Why I Don’t Take Pictures at Gigs
If you want to find out why I didn’t (and still don’t) take photos at gigs then read this post. Unless you’re terrified of photos that are so blurry they look like “human-lion hybrids performing an interpretive dance”.
Yeah, it’s hardly #InstagramGoals.
A Kindle Catastrophe
This is a post about the issues I had using my Kindle at university. It involves a lot of descriptions of me panicking in university lectures, along with an unhealthy amount of button-fondling.
Kindles have changed a lot since I got mine (in 2012), so don’t be too annoyed by any complaints that are now outdated.
My Relationship With My Nose
This is actually a very personal post about how I’ve struggled to be confident in my appearance because of my huge-ass nose (to clarify, I do not have a nose on my bum), but I obviously had to go and add a sprinkle of comedy. I remember it taking ages to get my thoughts across coherently, whilst keeping things upbeat, which is probably why I’m so proud of it.

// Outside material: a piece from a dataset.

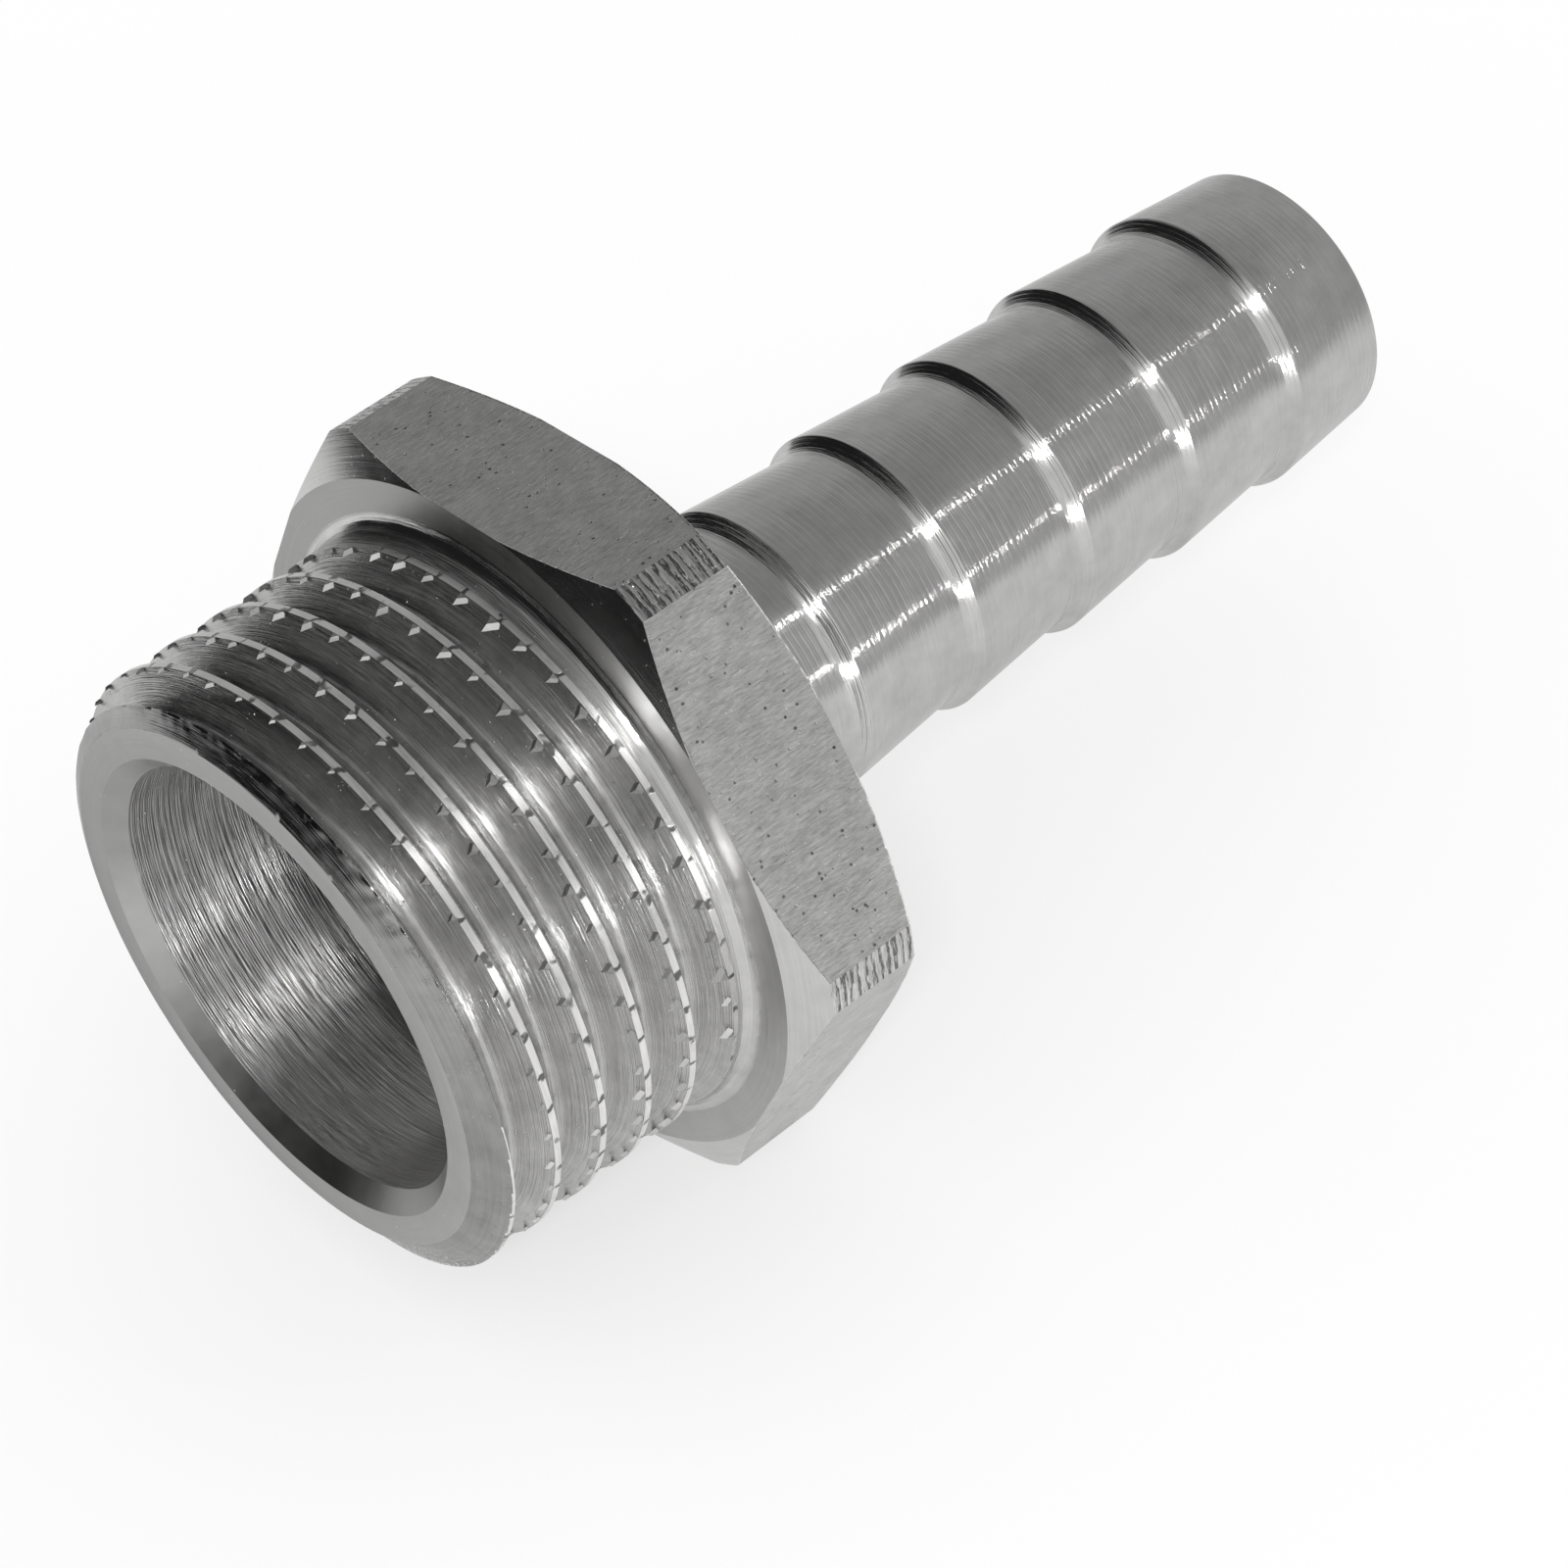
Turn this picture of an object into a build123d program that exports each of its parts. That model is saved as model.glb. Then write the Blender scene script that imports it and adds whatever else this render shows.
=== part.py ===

Sometimes you’ve got to put the time in!
Warning: This post references penises as a comparison to my nose struggles. I actually make comparisons to genitalia in way too much of my writing, which my mum has had to put up with for far too long. Including in my dissertation. Yes mum, I’m sorry I had to mention penises at a seminar in front of people that time, and you had to be proud of me. I’m very sorry, indeed.
Little Red Dinner Table
I had to include this one because I’ve already mentioned it a billion times. This is me pretending to be a wolf. Like you do.
I even include a disclaimer to make sure people are aware that I’m not actually a wolf. You know, just in case.
So that’s it. Eight posts which I’m actually proud of. I hope you enjoyed reading this list as much as I enjoyed looking through my previous posts. I’d definitely recommend doing this if you’re feeling down about blogging!
I think blogging works best when you be your best self. Your happiest self. The self who’s allowed to be creative and say weird things and not worry about whether she’s doing everything wrong.
You only live once: Pretend to be the wolf from Little Red Riding Hood if you want to.